_Your goal_
List each line holding the string "scene".

··· Raw data ···

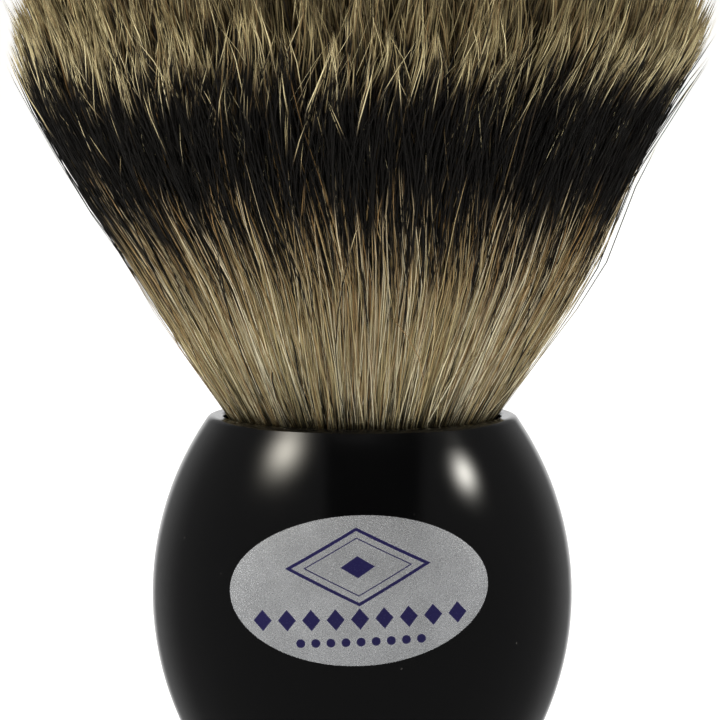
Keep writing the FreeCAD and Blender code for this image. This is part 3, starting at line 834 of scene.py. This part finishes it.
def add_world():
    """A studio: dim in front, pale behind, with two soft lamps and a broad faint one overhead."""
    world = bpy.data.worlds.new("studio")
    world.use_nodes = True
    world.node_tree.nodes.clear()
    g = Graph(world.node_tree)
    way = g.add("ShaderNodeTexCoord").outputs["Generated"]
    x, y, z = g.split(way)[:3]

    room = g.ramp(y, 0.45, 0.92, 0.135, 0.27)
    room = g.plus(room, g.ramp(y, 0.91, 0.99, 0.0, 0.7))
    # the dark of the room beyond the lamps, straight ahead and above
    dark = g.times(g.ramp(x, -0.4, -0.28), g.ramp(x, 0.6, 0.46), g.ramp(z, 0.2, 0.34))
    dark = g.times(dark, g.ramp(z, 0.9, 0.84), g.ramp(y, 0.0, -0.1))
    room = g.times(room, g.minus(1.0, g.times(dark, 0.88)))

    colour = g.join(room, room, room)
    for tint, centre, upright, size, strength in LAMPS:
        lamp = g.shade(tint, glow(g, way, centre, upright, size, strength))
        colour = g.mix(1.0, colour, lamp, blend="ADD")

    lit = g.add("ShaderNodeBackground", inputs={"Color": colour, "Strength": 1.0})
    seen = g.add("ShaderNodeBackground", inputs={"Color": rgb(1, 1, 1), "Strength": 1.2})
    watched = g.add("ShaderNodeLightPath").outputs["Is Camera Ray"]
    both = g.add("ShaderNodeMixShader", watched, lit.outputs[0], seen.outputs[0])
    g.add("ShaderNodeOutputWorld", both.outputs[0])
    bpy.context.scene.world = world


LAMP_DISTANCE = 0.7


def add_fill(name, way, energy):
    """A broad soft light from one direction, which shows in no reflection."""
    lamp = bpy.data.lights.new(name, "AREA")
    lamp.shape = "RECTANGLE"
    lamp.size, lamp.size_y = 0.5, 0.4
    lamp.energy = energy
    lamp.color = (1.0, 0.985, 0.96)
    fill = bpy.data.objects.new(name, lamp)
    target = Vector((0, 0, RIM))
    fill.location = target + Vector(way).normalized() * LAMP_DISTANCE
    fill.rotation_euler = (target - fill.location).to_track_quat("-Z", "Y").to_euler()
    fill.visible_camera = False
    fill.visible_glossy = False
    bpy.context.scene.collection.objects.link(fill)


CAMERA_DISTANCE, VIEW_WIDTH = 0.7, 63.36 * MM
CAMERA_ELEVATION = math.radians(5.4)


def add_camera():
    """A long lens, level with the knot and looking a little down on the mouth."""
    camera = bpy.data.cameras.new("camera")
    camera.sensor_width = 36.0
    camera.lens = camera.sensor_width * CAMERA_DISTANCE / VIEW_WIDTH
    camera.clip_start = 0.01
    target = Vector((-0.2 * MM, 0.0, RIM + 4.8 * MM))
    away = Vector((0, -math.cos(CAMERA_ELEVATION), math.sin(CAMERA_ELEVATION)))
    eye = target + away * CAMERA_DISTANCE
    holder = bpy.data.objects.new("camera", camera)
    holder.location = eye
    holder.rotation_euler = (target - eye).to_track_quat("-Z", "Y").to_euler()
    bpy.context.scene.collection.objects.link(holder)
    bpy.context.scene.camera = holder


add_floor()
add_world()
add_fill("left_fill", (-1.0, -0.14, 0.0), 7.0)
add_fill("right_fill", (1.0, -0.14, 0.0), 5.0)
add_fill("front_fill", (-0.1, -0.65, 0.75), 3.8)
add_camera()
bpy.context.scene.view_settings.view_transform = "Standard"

···

_Response_
Keep writing the FreeCAD and Blender code for this image. This is part 3, starting at line 834 of scene.py. This part finishes it.
    bpy.context.scene.world = world
    bpy.context.scene.collection.objects.link(fill)
    bpy.context.scene.collection.objects.link(holder)
    bpy.context.scene.camera = holder
bpy.context.scene.view_settings.view_transform = "Standard"